**Aim of the exercise:** Lines containing the string "that" are to be collected in full.

**The input:**
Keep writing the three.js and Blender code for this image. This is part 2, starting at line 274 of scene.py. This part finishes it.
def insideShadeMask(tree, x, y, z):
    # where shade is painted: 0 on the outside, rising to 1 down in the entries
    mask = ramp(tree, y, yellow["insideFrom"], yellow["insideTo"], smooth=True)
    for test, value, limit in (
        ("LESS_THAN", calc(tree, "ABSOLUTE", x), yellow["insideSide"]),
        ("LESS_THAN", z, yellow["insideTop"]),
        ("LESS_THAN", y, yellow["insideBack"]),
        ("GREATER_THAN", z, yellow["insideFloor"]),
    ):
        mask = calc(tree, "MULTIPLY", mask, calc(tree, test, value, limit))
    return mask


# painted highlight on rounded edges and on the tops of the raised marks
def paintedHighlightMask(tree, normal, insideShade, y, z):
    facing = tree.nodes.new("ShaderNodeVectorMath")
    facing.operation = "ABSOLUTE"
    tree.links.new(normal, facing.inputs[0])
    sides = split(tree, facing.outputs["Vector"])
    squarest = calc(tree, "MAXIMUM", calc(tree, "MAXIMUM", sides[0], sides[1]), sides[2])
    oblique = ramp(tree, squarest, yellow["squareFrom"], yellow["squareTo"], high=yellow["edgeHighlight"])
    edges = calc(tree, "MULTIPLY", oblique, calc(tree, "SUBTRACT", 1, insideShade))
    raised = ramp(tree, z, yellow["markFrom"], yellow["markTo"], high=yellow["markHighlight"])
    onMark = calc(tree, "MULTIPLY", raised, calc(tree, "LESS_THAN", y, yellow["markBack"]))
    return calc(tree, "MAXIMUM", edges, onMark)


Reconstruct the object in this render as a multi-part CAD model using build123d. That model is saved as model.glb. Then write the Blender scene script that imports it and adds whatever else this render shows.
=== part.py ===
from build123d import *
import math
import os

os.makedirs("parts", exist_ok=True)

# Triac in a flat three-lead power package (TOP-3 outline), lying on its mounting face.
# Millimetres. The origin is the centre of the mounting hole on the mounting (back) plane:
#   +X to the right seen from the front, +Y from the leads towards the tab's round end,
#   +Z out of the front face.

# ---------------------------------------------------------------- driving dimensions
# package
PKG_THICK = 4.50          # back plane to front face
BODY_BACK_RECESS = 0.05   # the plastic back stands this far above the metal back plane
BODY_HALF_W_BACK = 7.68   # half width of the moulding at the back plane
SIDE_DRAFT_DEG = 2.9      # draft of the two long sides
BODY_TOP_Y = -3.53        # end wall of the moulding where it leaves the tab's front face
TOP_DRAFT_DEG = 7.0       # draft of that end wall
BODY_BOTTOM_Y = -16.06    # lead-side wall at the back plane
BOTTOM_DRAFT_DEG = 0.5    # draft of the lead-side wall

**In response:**
Reconstruct the object in this render as a multi-part CAD model using build123d. That model is saved as model.glb. Then write the Blender scene script that imports it and adds whatever else this render shows.
TOP_DRAFT_DEG = 7.0       # draft of that end wall